-- start of SUPPLIED DATA --
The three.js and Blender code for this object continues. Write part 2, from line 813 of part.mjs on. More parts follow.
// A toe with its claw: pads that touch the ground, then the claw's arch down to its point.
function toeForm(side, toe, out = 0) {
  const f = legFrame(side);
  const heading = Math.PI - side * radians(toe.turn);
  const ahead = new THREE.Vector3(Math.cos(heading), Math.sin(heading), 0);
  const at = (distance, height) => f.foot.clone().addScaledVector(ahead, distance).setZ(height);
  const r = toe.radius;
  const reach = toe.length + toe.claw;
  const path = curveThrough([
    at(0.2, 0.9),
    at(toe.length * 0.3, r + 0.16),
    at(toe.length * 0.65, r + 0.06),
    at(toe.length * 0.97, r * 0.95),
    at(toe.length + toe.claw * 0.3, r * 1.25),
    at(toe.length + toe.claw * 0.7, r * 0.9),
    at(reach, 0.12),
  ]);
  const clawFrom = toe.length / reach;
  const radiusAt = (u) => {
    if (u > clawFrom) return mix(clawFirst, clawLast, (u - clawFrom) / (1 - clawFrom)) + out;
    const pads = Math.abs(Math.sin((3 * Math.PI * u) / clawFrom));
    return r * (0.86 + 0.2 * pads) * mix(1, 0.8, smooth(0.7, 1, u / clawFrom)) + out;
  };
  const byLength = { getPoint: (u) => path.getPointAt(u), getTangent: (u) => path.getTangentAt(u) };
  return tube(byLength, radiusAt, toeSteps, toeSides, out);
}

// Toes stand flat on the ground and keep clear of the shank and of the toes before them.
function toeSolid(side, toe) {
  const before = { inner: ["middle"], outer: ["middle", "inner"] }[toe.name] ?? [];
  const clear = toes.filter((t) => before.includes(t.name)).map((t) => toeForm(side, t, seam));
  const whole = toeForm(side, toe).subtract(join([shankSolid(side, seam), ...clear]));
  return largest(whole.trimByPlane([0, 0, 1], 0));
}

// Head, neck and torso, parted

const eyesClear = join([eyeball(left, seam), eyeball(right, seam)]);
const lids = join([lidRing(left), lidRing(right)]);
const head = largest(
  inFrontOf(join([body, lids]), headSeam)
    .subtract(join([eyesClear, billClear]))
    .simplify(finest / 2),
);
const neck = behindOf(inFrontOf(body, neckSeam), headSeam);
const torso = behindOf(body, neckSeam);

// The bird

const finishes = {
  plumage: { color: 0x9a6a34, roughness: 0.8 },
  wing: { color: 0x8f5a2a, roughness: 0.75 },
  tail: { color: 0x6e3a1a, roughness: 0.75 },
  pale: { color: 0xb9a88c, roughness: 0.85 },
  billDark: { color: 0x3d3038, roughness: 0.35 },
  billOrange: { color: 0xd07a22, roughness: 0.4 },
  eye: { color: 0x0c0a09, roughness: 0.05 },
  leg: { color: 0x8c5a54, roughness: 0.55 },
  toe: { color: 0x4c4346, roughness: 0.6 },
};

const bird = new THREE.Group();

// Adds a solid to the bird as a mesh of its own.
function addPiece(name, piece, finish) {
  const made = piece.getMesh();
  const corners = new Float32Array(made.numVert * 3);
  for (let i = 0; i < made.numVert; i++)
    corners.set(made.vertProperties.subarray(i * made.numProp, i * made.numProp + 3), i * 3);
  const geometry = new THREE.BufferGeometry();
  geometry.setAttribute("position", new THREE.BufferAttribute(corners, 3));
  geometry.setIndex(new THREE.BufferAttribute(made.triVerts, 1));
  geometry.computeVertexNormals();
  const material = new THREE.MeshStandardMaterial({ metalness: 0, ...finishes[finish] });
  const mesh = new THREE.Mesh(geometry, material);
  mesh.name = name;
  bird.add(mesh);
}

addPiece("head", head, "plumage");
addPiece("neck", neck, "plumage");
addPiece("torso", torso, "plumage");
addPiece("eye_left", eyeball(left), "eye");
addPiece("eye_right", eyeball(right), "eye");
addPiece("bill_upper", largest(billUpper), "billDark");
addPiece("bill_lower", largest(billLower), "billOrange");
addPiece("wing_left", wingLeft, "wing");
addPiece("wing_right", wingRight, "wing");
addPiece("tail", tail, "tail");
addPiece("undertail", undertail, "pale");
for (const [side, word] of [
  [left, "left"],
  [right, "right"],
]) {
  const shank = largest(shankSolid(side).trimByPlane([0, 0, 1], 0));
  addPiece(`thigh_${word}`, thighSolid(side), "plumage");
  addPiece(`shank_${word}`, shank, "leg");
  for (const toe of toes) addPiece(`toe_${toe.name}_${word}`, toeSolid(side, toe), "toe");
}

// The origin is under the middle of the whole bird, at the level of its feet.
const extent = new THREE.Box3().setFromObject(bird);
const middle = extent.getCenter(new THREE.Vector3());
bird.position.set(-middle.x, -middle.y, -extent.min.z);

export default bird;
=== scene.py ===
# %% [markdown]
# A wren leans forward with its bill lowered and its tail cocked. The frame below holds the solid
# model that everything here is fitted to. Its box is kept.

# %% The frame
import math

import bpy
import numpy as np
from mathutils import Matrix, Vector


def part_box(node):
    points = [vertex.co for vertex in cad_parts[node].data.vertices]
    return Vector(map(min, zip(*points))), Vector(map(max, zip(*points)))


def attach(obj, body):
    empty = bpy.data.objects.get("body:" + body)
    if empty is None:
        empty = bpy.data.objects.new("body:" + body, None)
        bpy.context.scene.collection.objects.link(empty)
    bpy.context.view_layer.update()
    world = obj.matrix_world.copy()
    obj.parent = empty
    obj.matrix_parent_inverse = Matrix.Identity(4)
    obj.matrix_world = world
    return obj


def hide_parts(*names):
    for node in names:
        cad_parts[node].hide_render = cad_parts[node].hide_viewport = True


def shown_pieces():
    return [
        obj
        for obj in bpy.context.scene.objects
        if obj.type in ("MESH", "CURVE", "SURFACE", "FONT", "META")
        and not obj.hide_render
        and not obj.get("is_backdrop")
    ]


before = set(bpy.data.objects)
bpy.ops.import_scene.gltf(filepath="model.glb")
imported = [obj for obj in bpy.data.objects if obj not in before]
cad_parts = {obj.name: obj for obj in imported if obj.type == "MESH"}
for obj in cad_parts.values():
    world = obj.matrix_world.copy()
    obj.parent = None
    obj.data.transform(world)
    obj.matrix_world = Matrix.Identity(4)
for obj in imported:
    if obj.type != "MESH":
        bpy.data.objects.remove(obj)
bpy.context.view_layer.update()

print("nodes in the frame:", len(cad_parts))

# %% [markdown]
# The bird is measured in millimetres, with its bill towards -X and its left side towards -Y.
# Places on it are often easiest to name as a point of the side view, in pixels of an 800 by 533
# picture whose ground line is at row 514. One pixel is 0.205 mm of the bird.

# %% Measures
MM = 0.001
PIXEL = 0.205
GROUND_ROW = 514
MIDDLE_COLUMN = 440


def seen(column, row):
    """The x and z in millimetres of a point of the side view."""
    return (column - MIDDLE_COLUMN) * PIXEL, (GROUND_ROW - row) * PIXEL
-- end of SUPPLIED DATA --
## TASK DESCRIPTION
Print exactly the run of lines that starts at the line with "of its feet." and ends at the line with "imported = [obj". Leave out every other line.

## RESPONSE
// The origin is under the middle of the whole bird, at the level of its feet.
const extent = new THREE.Box3().setFromObject(bird);
const middle = extent.getCenter(new THREE.Vector3());
bird.position.set(-middle.x, -middle.y, -extent.min.z);

export default bird;
=== scene.py ===
# %% [markdown]
# A wren leans forward with its bill lowered and its tail cocked. The frame below holds the solid
# model that everything here is fitted to. Its box is kept.

# %% The frame
import math

import bpy
import numpy as np
from mathutils import Matrix, Vector


def part_box(node):
    points = [vertex.co for vertex in cad_parts[node].data.vertices]
    return Vector(map(min, zip(*points))), Vector(map(max, zip(*points)))


def attach(obj, body):
    empty = bpy.data.objects.get("body:" + body)
    if empty is None:
        empty = bpy.data.objects.new("body:" + body, None)
        bpy.context.scene.collection.objects.link(empty)
    bpy.context.view_layer.update()
    world = obj.matrix_world.copy()
    obj.parent = empty
    obj.matrix_parent_inverse = Matrix.Identity(4)
    obj.matrix_world = world
    return obj


def hide_parts(*names):
    for node in names:
        cad_parts[node].hide_render = cad_parts[node].hide_viewport = True


def shown_pieces():
    return [
        obj
        for obj in bpy.context.scene.objects
        if obj.type in ("MESH", "CURVE", "SURFACE", "FONT", "META")
        and not obj.hide_render
        and not obj.get("is_backdrop")
    ]


before = set(bpy.data.objects)
bpy.ops.import_scene.gltf(filepath="model.glb")
imported = [obj for obj in bpy.data.objects if obj not in before]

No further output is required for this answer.